* **WHAT THE EXERCISE ASKS**: From the listing below, extract every line in which the word "continues" appears.

* **PROVIDED MATERIAL**:

______________________________

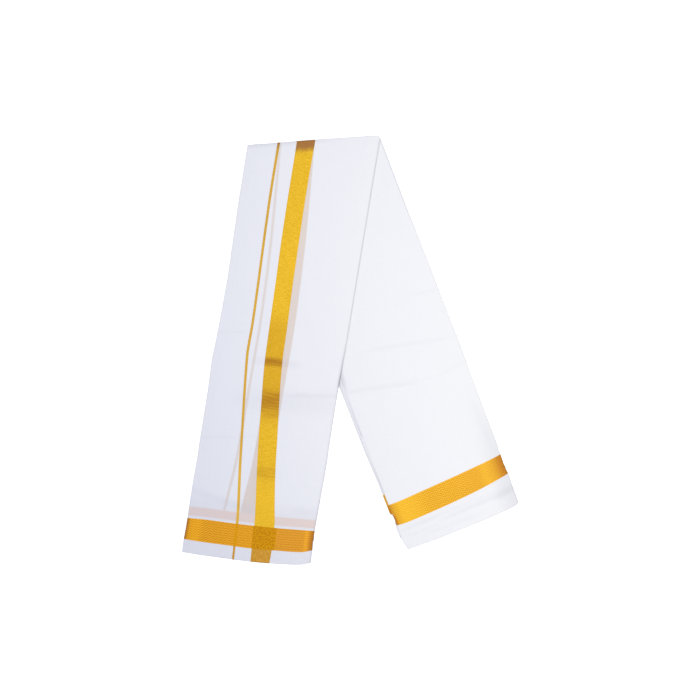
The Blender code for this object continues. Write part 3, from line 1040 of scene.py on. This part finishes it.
def with_border(nodes, place, leg, colour, band, band_colour):
    """The line and the stripe on the cotton, and where they cross the end band."""
    bottom = station_of(leg, "band_bottom")
    lower = nodes.rise(place.along, 0.68, 0.80)
    beyond = nodes.rise(place.along, bottom, bottom + SOFT)
    width = nodes.plus(LINE_WIDTH, nodes.times(lower, LINE_WIDER), nodes.times(beyond, -LINE_THINNER))
    from_line = nodes.math("SUBTRACT", nodes.math("ABSOLUTE", place.across), nodes.times(width, 0.5))
    line = nodes.rise(from_line, SOFT, -SOFT)
    stripe = nodes.between(place.across, STRIPE_LEFT, STRIPE_RIGHT, SOFT)
    wide_stripe = nodes.between(place.across, CROSSING_LEFT, CROSSING_RIGHT, SOFT)
    border = nodes.any_of(line, stripe)

    # On the cotton
    share = zari_share(nodes, place)
    # Painted sheen on the line, low on the leg
    line_gold = nodes.mix(nodes.times(lower, 0.5), zari(nodes, share, LINE_LIGHT, LINE_DEEP), LINE_SHEEN)
    colour = nodes.mix(stripe, colour, stripe_gold(nodes, place, share))
    colour = nodes.mix(line, colour, line_gold)
    # Painted brown shade where the gold turns over the crease
    colour = crease_brown_shade(nodes, place, colour, line, stripe)

    # Beyond the end band, and on it
    grain = nodes.rise(nodes.threads(place, *BEYOND_GRAIN, FINE_DETAIL), 0.35, 0.65)
    colour = nodes.mix(nodes.times(beyond, border), colour, nodes.mix(grain, BEYOND_DEEP, BEYOND_LIGHT))
    crossing = crossing_gold(nodes, place)
    band_colour = nodes.mix(wide_stripe, band_colour, crossing)
    band_colour = nodes.mix(line, band_colour, nodes.mix(0.5, crossing, CROSS_LINE))
    return nodes.mix(band, colour, band_colour), nodes.any_of(border, band)


def shaded(nodes, place, shade, colour, gold):
    """Dark along the folds and in the soft creases, and where one layer lies beside another."""
    folds = nodes.any_of(*[strength(nodes, place, rows) for rows in shade.folds])
    bare = nodes.math("SUBTRACT", 1.0, nodes.times(gold, GOLD_KEEPS))
    broad = nodes.times(strength(nodes, place, shade.broad), bare)
    creased = nodes.times(nodes.rise(place.dip, 0.1, 1.8), DIP_SHADE)
    return nodes.mix(nodes.plus(folds, broad, creased), colour, nodes.mix(gold, SHADE, GOLD_SHADE))


def woven_cloth(name, leg, band_looks, shade):
    """Cotton with the gold woven in: a line and a stripe along it, and a band across its end."""
    nodes = Nodes(name)
    place = Place(*nodes.uv("cloth"), *[nodes.attribute(mark) for mark in MARKS])
    top, bottom = station_of(leg, "band_top"), station_of(leg, "band_bottom")
    band = nodes.between(place.along, top, bottom, SOFT)
    colour, slub = woven_cotton(nodes, place)
    band_colour, ribs = band_gold(nodes, place, leg, band_looks)
    if leg is FRONT:
        colour = seen_through(nodes, place, leg, colour)
        colour, gold = with_border(nodes, place, leg, colour, band, band_colour)
    else:
        colour, gold = nodes.mix(band, colour, band_colour), band
    colour = shaded(nodes, place, shade, colour, gold)

    # Relief of the threads
    weave = even_dots(nodes, place, WEAVE, WEAVE)
    height = nodes.plus(
        nodes.times(weave, WEAVE_RELIEF), nodes.times(slub, SLUB_RELIEF), nodes.both(ribs, band, RIB_RELIEF)
    )
    bump = nodes.add(
        "ShaderNodeBump", {"Strength": RELIEF_STRENGTH, "Distance": RELIEF_DEPTH, "Height": height}
    )
    shader = nodes.shader
    nodes.put(shader.inputs["Base Color"], colour)
    nodes.put(shader.inputs["Normal"], bump.outputs[0])
    nodes.put(shader.inputs["Metallic"], nodes.times(gold, ZARI_METAL))
    roughness = nodes.math("SUBTRACT", COTTON_ROUGHNESS, nodes.times(gold, ZARI_SMOOTHER))
    nodes.put(shader.inputs["Roughness"], roughness)
    shader.inputs["Specular IOR Level"].default_value = SPECULAR
    shader.inputs["Sheen Weight"].default_value = SHEEN
    shader.inputs["Sheen Roughness"].default_value = SHEEN_ROUGHNESS
    return nodes.material


def thicken(piece):
    wall = piece.modifiers.new("wall", "SOLIDIFY")
    wall.thickness = SHEET
    wall.offset = 0.0


def make_front_leg():
    """The front leg's cloth, with its turn over the crease."""
    material = woven_cloth("cotton_with_zari_border", FRONT, FRONT_BAND, FRONT_SHADE)
    piece = add_piece("front_leg_cloth", make_sheet(FRONT, True), material)
    thicken(piece)
    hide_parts("front_leg_face", "front_leg_layers", "crease_turn", "crease_core")


def make_back_leg():
    """The back leg's cloth, from the crease to its cut end."""
    material = woven_cloth("plain_cotton_with_zari_band", BACK, BACK_BAND, BACK_SHADE)
    piece = add_piece("back_leg_cloth", make_sheet(BACK, False), material)
    thicken(piece)
    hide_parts("back_leg_face", "back_leg_layers")


# Studio: a plain white floor and soft light
FRAME_WIDTH = 1.68
FRAME_CENTRE = (-0.0018, 0.0021)
LENS = 85.0
SENSOR = 36.0
FLOOR_SIZE = 40.0
FLOOR_TONES = ((0.90, 0.90, 0.90), (0.91, 0.91, 0.91))
FLOOR_ROUGHNESS = 0.9
FLOOR_GLOW = 0.36
COOL = (0.857, 0.881, 1.0)
WARM = (1.0, 0.927, 0.592)
AROUND_STRENGTH = 0.25
OVERHEAD_HEIGHT = 4.6
OVERHEAD_SIZE = 6.0
OVERHEAD_POWER = 247.0
POOL_PLACE = (0.6, -0.1)
POOL_HEIGHT = 3.0
POOL_POWER = 110.0
POOL_SOFTNESS = 0.25
POOL_ANGLE = math.radians(67.4)
POOL_NARROWING = 0.60
POOL_TURN = math.radians(20)


def make_floor():
    mesh = bmesh.new()
    bmesh.ops.create_grid(mesh, x_segments=1, y_segments=1, size=FLOOR_SIZE / 2)
    data = bpy.data.meshes.new("floor")
    mesh.to_mesh(data)
    mesh.free()
    nodes = Nodes("white_floor")
    uneven = nodes.noise(nodes.add("ShaderNodeTexCoord").outputs["Object"])
    colour = nodes.mix(uneven, *FLOOR_TONES)
    nodes.put(nodes.shader.inputs["Base Color"], colour)
    nodes.shader.inputs["Roughness"].default_value = FLOOR_ROUGHNESS
    nodes.shader.inputs["Emission Color"].default_value = (1.0, 1.0, 1.0, 1.0)
    nodes.shader.inputs["Emission Strength"].default_value = FLOOR_GLOW
    data.materials.append(nodes.material)
    floor = bpy.data.objects.new("floor", data)
    bpy.context.scene.collection.objects.link(floor)


def add_light(name, kind, place, power, colour, **settings):
    """A light that shines straight down."""
    data = bpy.data.lights.new(name, kind)
    data.energy = power
    data.color = colour
    for key, value in settings.items():
        setattr(data, key, value)
    light = bpy.data.objects.new(name, data)
    light.location = place
    bpy.context.scene.collection.objects.link(light)
    return light


def make_studio():
    """Cool light from a wide box overhead, and a warmer soft pool of light on the right."""
    scene = bpy.context.scene
    world = bpy.data.worlds.new("studio")
    world.use_nodes = True
    background = world.node_tree.nodes["Background"]
    background.inputs["Color"].default_value = (*COOL, 1.0)
    background.inputs["Strength"].default_value = AROUND_STRENGTH
    scene.world = world
    add_light(
        "overhead", "AREA", (0.0, 0.0, OVERHEAD_HEIGHT), OVERHEAD_POWER, COOL,
        shape="SQUARE", size=OVERHEAD_SIZE,
    )
    pool = add_light(
        "pool", "SPOT", (*POOL_PLACE, POOL_HEIGHT), POOL_POWER, WARM,
        spot_size=POOL_ANGLE, spot_blend=1.0, shadow_soft_size=POOL_SOFTNESS,
    )
    pool.scale = (POOL_NARROWING, 1.0, 1.0)
    pool.rotation_euler.z = POOL_TURN
    camera = bpy.data.objects.new("camera", bpy.data.cameras.new("camera"))
    camera.data.lens = LENS
    camera.data.sensor_width = SENSOR
    camera.location = (*FRAME_CENTRE, FRAME_WIDTH * LENS / SENSOR)
    scene.collection.objects.link(camera)
    scene.camera = camera
    scene.view_settings.view_transform = "Standard"


make_studio()
make_floor()
make_back_leg()
make_front_leg()
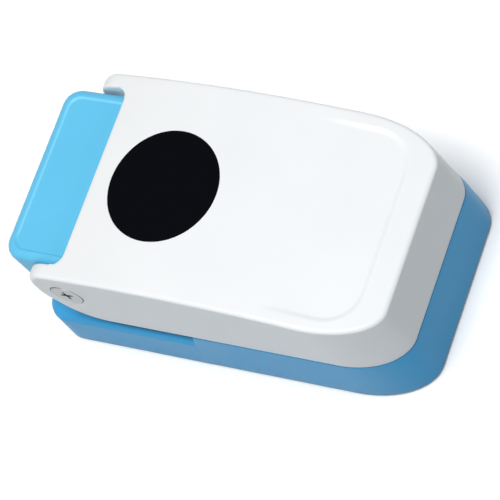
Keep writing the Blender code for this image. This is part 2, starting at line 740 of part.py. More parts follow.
def countersunk_screw(name, x, y, z, length):
    """A screw whose head lies flush in the face of a plate."""
    made = new_object(name, turned(countersunk_profile(length)))
    made.location = (x, y, z)
    return finish(made, BRIGHT_STEEL, 0.32, 1.0)


def die_plate():
    """Steel die, flush with the paper table."""
    die = new_object("die_plate", prism(plate_outline(), "Z", TABLE_Z - DIE_THICKNESS, TABLE_Z))
    low, high = TABLE_Z - DIE_THICKNESS - OVERRUN, TABLE_Z + OVERRUN
    bodies = [moved(rod(HOLE_RADIUS, low, high, CUT_STEPS), CUTTER_X)]
    bodies += [moved(rod(SCREW_HOLE, low, high), x, y) for x, y in set_screw_places()]
    cut(die, "holes", gathered(bodies))
    return finish(die, TOOL_STEEL, 0.30, 1.0)


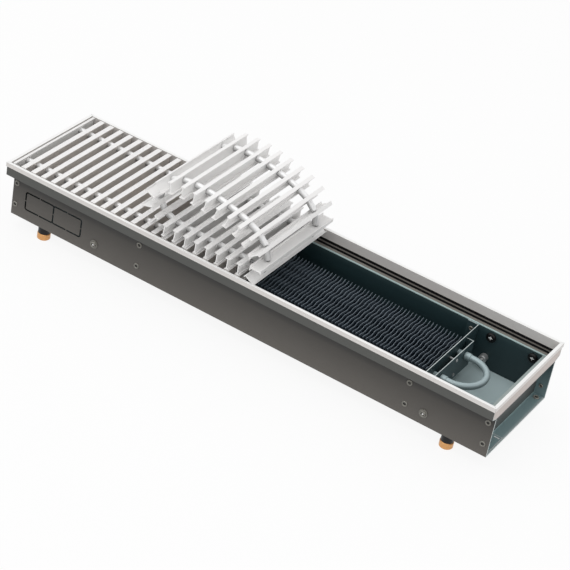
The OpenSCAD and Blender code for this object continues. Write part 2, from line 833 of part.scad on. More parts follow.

______________________________

* **FINAL RESULT**:
The Blender code for this object continues. Write part 3, from line 1040 of scene.py on. This part finishes it.
The OpenSCAD and Blender code for this object continues. Write part 2, from line 833 of part.scad on. More parts follow.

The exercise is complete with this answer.